Sunday, January 8, 2006

Palestine-Israel, Media. The joint struggle against the separation fence and occupation get results 8 Jan

Contributor note: The conflicts within the Israeli ruling elite is both influencing the media manipulation of public opinions (its main tool in developed capitalist states) but also influenced by it in a complicated chain of feedback loops. In Israel, the interests of the main fraction of the business capitalist elite which has more to gain from fast compromise with the Palestinians is expressed in a surprising support the Israeli media is giving to the joint struggle of the Israeli Anarchists Against The Wall and the popular comity against the separation fence of the Bil'in village.
The power of this fraction increase lately faster and faster, and the power of the pro settler colonialism fraction diminish really fast last years of the second intifada. The joint struggle of Israelis and Palestinians was used by the media which is dominated by the pro compromise fraction of ruling elite as one of the levers to shift the public opinion to its side. This is the main reason that the Haaretz daily - the main pro business capitalist daily give lot of support to the "leftists" struggling for the end of occupation - including giving lot of space and support for the joint struggle in Bil'in. (Probably the only daily in the world that give such support for direct action of anarchists).

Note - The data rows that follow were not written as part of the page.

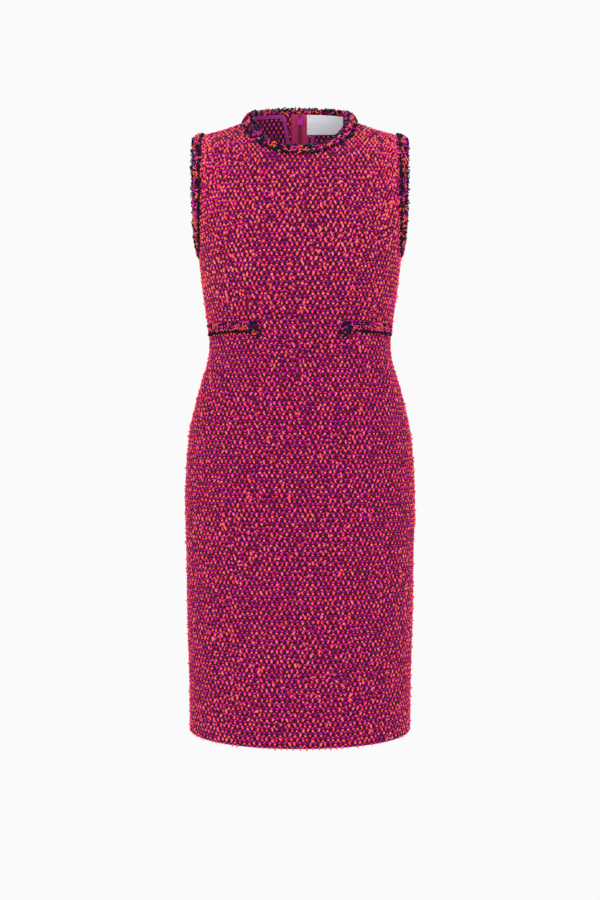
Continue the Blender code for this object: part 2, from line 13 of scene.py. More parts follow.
import bpy
import numpy as np
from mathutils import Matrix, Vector

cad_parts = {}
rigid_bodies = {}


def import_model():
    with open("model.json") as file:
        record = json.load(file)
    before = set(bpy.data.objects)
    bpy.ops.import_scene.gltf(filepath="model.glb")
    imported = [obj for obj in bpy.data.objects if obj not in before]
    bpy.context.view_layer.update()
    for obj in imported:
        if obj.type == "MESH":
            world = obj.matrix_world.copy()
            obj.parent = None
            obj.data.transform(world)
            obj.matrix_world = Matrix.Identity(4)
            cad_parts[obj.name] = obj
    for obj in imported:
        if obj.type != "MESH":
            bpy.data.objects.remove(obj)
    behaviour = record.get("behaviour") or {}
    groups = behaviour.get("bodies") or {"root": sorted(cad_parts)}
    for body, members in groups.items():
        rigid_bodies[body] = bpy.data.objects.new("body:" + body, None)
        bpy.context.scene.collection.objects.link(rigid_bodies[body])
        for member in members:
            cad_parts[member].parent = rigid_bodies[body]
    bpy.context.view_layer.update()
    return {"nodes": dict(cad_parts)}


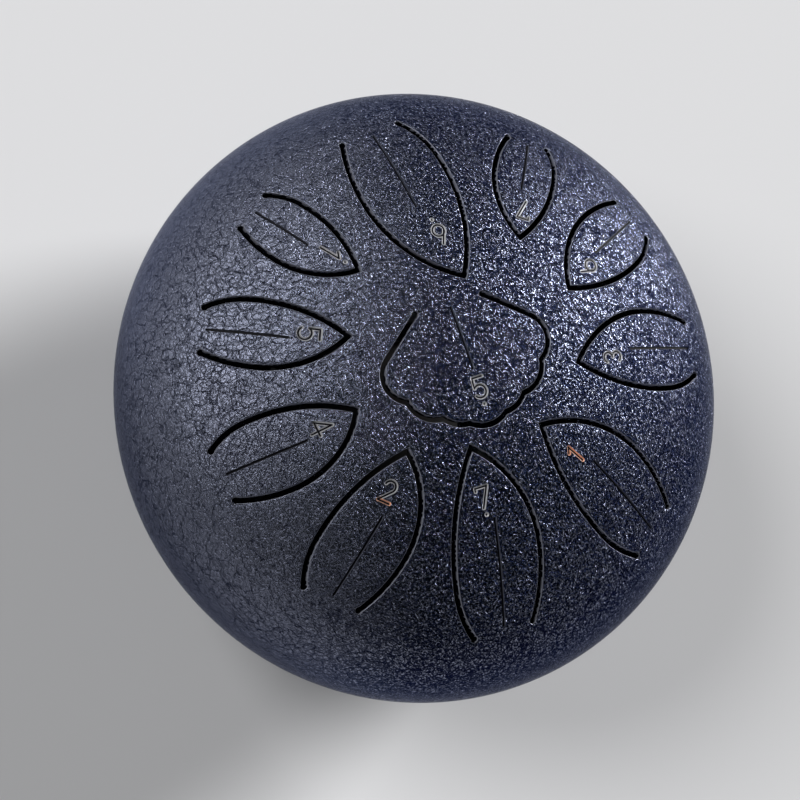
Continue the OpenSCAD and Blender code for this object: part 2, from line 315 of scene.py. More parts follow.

The following article about a radical act (the most radical till this day) of the Israeli supreme court that put a stay on the settler colonialist building activity on the lands of Bil'in robed with the help of the separate fence is both the result of our struggle and the shifting balance, and hopefully will accelerate it.
The most astonishing is the fact that the Attorney Aner Helman of the State Prosecution took the side of the "Peace Now" petition to the court against the builders of settler colonialist town that got till this day full support of the Israeli state. Ilan S.

> State mulls criminal probe into illegal settlement construction -- By Akiva Eldar

In a rare move against settlement expansion, the State Prosecution on Friday told the High Court of Justice it will look into the possibility of opening a criminal investigation pertaining to the illegal construction in the the Matityahu East neighborhood in the West Bank settlement of Upper Modi'in.

Attorney Aner Helman of the State Prosecution told the court it should issue a temporary injunction to forbid the plan to double the housing units in the neighborhood from 1,500 to 3,000.

Justice Ayala Procaccia on Friday ordered to halt construction immediately of the hundreds of illegal housing units in the neighborhood.

In a temporary injunction issued at the request of Peace Now, Justice Procaccia also ordered a cessation of efforts to populate or sell additional units at the construction site.

The injunction was issued against the defense minister, the Israel Defense Forces commander in the West Bank, IDF GOC central commander, head of the Civil Administration, the local council of Upper Modi'in and the building contractors Green Park, Green Mount and Ein Ami.

Helman added that the court should demand that Upper Modi'in's local planning and construction committee ensure the construction be halted, and stop allowing construction without permits from the West Bank command's central planning bureau.

He said that if proper actions are not taken by local officials, inspectors from the central command would be forced to act.

Helman also confirmed Haaretz' findings that a local licensing authority granted construction permits to dozens of apartments - 22 buildings of five floors or more - that are either completed close to completion.

The illegal construction is taking place on property belonging to the Palestinian village of Bil'in. The property was acquired by the settlement from land dealers through dubious powers of attorney, then rezoned as state land and leased or sold to settlers' construction companies.

The separation fence cuts Bil'in off from the land, thereby facilitating the settlers' access to it.